Exhibit A (below, left) : Tortelloni stuffed with spinach and ricotta cheese. Reminds me of Chinese wontons. The skin is very thin and delicate, and you really can’t stop eating them.

Exhibit B (below, right): Traditional bolognese lasagna. Green spinach lasagna pasta stuffed with thin layers of what I presume to be a delicious, smooth cheese/lard mixture, slathered with tomato meat ragu on top. Luckily I got the corner piece with crunchy bits.

Exhibit C (below, left) : Mixed salumi, or Italian cold cuts. The photo on the right is actually not from Osteria dei Facchini but further solidifies the point. Notice that the bresaola in particular (deeper red slices near the bottom of the photo) retains all of its natural marbling and fat content.

Exhibit D: Crescentina (rectangular, crispy, deep fried bread) and tigelle (smaller circular flatbread). Crescentina, or the most glorious fried food ever, can be stuffed with the salumi and other spreads. It is served seconds after it is fried so it’s hot, crispy, and flaky in the middle.

Exhibit E (below, left): Fresh local cheese that is soft and spread-able.

Exhibit F: (below, right): Straight lard mixed with spices, also used as a spread.

My personal theory on why the Bolognese manage to avoid obesity is that the food is natural and does not contain preservatives or high sugar content, nor does it provide empty calories. In my opinion, the un-processed food makes people instinctively feel as if they have received real nutrients and less apt to crave more food all the time. The Bolognese also lead very active lives that include plenty of walking and biking. Of course another possibility could be that they don’t eat multiple course meals involving lard spread all the time.

4) The wait-staff at the restaurants I’ve been to so far are very professional and helpful, which makes ordering and asking questions about food a positive experience. I would definitely learn some Italian phrases though.

5) The Bolognese are serious about their food and take pride in what they cook and produce.

Hmm… I wonder why the sign is in English…

Food is always on my mind in Italy. I am always examining it. Because food here does not have preservatives, it spoils quickly and requires that I go out to the market, think about, and examine produce, ingredients, and meat every other day. Going out to eat is often a three hour affair that involves examining menus, the different courses, the actual dishes, which then inspires discussions about food. From my forty plus days in Bologna so far, I must say that the last, secret sixth reason why Bologna is foodie paradise is because once you get here, food is no longer just an interest– it organically becomes a big part of your life.



Filed under Bologna, Italy, Travel, Uncategorized

9 responses to “Five Reasons Why Bologna is a Food Lover’s Dream

  1. John M

    This has become a regular joy to read and becoming increasingly sophisticated as it evolves.

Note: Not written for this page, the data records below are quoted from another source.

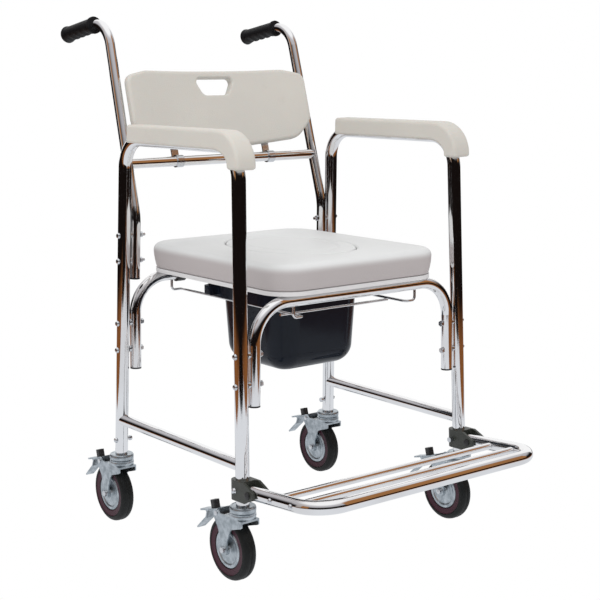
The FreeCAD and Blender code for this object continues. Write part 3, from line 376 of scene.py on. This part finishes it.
def makeSoftbox(name, spot, aim, size, power, colour=(1, 1, 1)):
    data = bpy.data.lights.new(name, "AREA")
    data.shape = "RECTANGLE"
    data.size, data.size_y = size
    data.energy = power
    data.color = colour
    lamp = bpy.data.objects.new(name, data)
    lamp.location = spot
    lamp.rotation_euler = (Vector(aim) - Vector(spot)).to_track_quat("-Z", "Y").to_euler()
    lamp.visible_glossy = False
    bpy.context.scene.collection.objects.link(lamp)

makeWorld()
makeFloor()
makeSoftbox("upper softbox", (-1.2, -0.6, 2.6), (0, 0, 0.5), (1.6, 1.6), 30)
makeSoftbox("right softbox", (2.2, -1.2, 1.6), (0, 0, 0.5), (1.4, 1.4), 10)
print("studio ready")

# mesh helpers

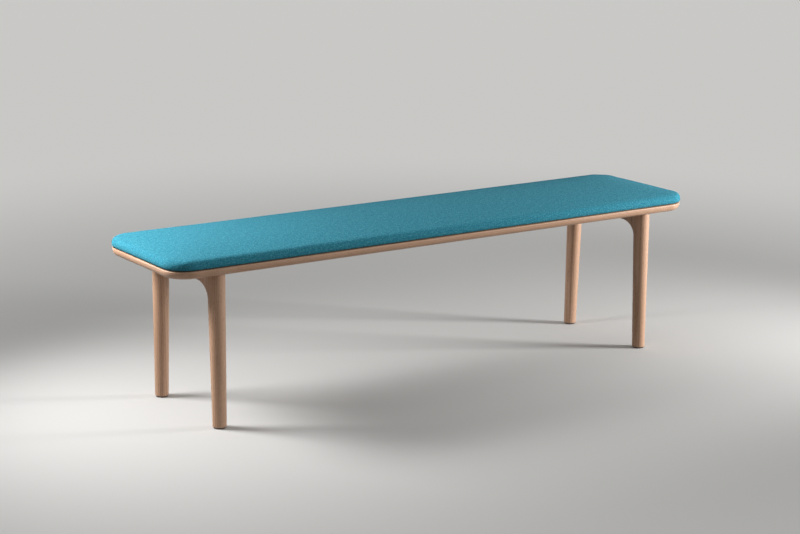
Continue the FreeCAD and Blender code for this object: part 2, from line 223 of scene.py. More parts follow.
def merged_copy(node, name):
    """A copy of a CAD node's loose triangles, merged into one skin with whole flat faces."""
    same_point = 0.005 * MM
    same_face = math.radians(0.3)
    skin = bmesh.new()
    skin.from_mesh(nodes[node].data)
    bmesh.ops.remove_doubles(skin, verts=skin.verts, dist=same_point)
    bmesh.ops.dissolve_limit(skin, angle_limit=same_face, verts=skin.verts, edges=skin.edges)
    return smooth_object(name, skin)


def even_skin(form, name, grid):
    """A copy of a form that its modifiers give even faces, laid back on the form's surface."""
    piece = new_object(name, form.data.copy())
    remesh = piece.modifiers.new("Even skin", "REMESH")
    remesh.mode = "VOXEL"
    remesh.voxel_size = grid
    remesh.use_smooth_shade = True
    wrap = piece.modifiers.new("Back on the form", "SHRINKWRAP")
    wrap.target = form
    wrap.wrap_method = "NEAREST_SURFACEPOINT"
    return piece


def give_wall(piece, thickness):
    """Turns a single skin into cloth of a thickness, measured inwards."""
    wall = piece.modifiers.new("Cloth thickness", "SOLIDIFY")
    wall.thickness = thickness
    wall.offset = -1
    bake(piece)


def stand_for(piece, material, node):
    """Gives a finished piece its material, and puts it in the place of its CAD node."""
    piece.data.materials.clear()
    piece.data.materials.append(material)
    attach(piece, "root")
    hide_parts(node)


def finish_nodes(material, *names):
    """Gives CAD nodes that stay their material."""
    for name in names:
        for place in nodes[name].material_slots:
            place.material = material


# Materials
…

A visually beautiful and informative site with good insight and humor. Great job. An interesting focus would be the vegetable “contorni” of the regions which better balance the fat content of the meals compared to American counterparts.

  2. damian aquino

    I ate in bologna once.

  3. damian aquino

    i have to disagree with the “contorni” being characterized as a contrast to an “American counterpart,” because typically they are not served until secondo, or after. consequently, you do not eat contorni (especially salad) until after eating antipasto, il primo, and perharps even il secondo, well after filling up on the fattier (and carbohydrate heavy) earlier courses. in many ways, this minimizes consumption of contorni while maximizing consumption of the comparatively less healthy courses.

    • John M

      Wonderfully cooked vegetable contorni are a stable of the formal antipasto- tomatoes, melanza, zucchini,peppers, along with cold meats olives and occaionally warm antipasto such that these fatty meats are consumed in small portions.

      • There are vegetable antipasti, vegetable contorni served with or after secondi, as well as vegetable contorni that are served as antipasti (see intro from this short article from Saveur magazine: to balance the fat content in a meal. In most Italian menus I’ve seen, contorni are listed after secondo; however, it seems to me that it is really up to the eater to balance his/her own meal with vegetables either through antipasti or contorni. I’ve noticed that vegetables are considered a separate entity here, and aren’t necessarily served as part of a platter (such as in the corner of your fish dish), but as a separate complementary dish. In America, ordering a steak or a main course often comes with a choice of vegetable or salad, but in Italy it is up to you whether or not you want to order a separate dish of vegetables to eat with your Florentine steak, or fill up on grilled peppers before your heavy courses. I’ve had plenty of fatty Italian meals with little or no fruits or vegetables, through my own doing. I will say that Italians put more thought into meal balance in terms of temperatures, freshness and seasonality when it comes to contorni and antipasti, i.e. eating prosciutto with melon or figs. But aside from contorni, different types of zuppa (such as ribollita or white bean soup) as primi can also provide a source of vegetables and a good balance for the heavy courses to come.

  4. Barbara

    Oh, Pei, this is such a winner of a website! Beautiful pictures presented in a wonderfully written descriptive piece. Your research really adds to the pleasure of reading.

  5. John M HI Pei, Homestyle italian cooking very different than in restaurants. However my favorite Italian restaurant in NYC serves an italian meal as close to family style on holiday as I have seen. The meals are balanced even if portions are obscenely large.